I realized in that moment that I don't teach because I think it is absolutely imperative that every student in the world be able to calculate board feet or remember the formula for photosynthesis or remember what comes between the gizzard and the cloaca in a chicken. I teach because I like helping students. And in 30 years, no matter if I'm teaching or if I've moved on to another calling in life, I won't remember what his grade was or what he scored on the final. I won't remember if he was able to demonstrate higher order thinking skills during our Paideia. But I will remember how he found a hand full of zip ties and attached them to everything he could in my classroom (there's still one on my door knob that I can't get off.) And I will remember how he taped his initials on the wall and when I made him take it down he took the paint down with it. And I will remember how he looked so goofy with his Wranglers tucked inside his cowboy boots and how he didn't care that he looked goofy.

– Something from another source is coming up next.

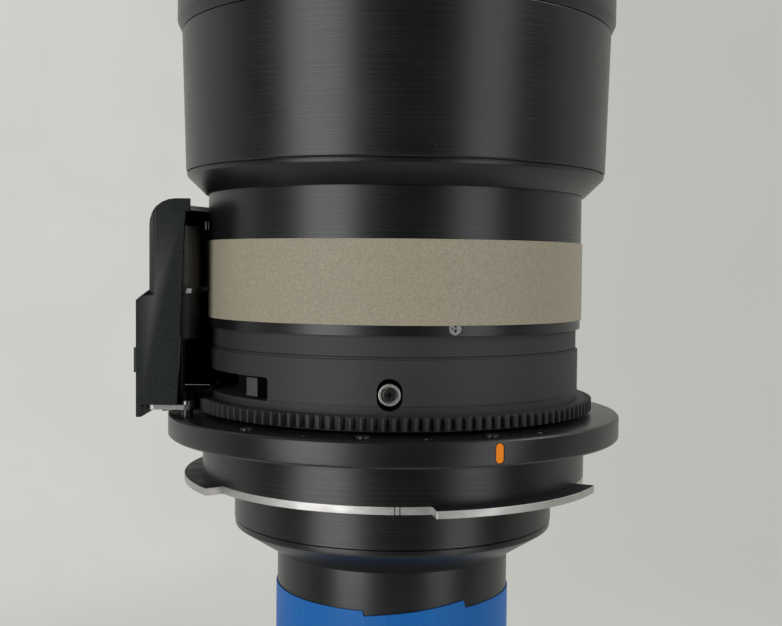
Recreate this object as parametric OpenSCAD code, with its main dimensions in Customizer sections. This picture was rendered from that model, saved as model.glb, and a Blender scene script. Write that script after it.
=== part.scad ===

And those are the things I will remember because those are the things that are meaningful, the things that mattered.
I have spent the last 3 days worrying, not over my lesson plans, but over my students. I haven't been very good at attendance and I haven't done a great job getting my purchase orders to the bookkeeper or signing in and out, but I have tried to be there for my students every possible moment because they are what matters. They are all that matters. They are why we teach. And if we neglect them, then we negate our entire purpose for being here. If we allow the paperwork, and the politics, and the stuff to take priority over them, then we have failed them.
They are what matters. They are all that matters. They are why. we. teach.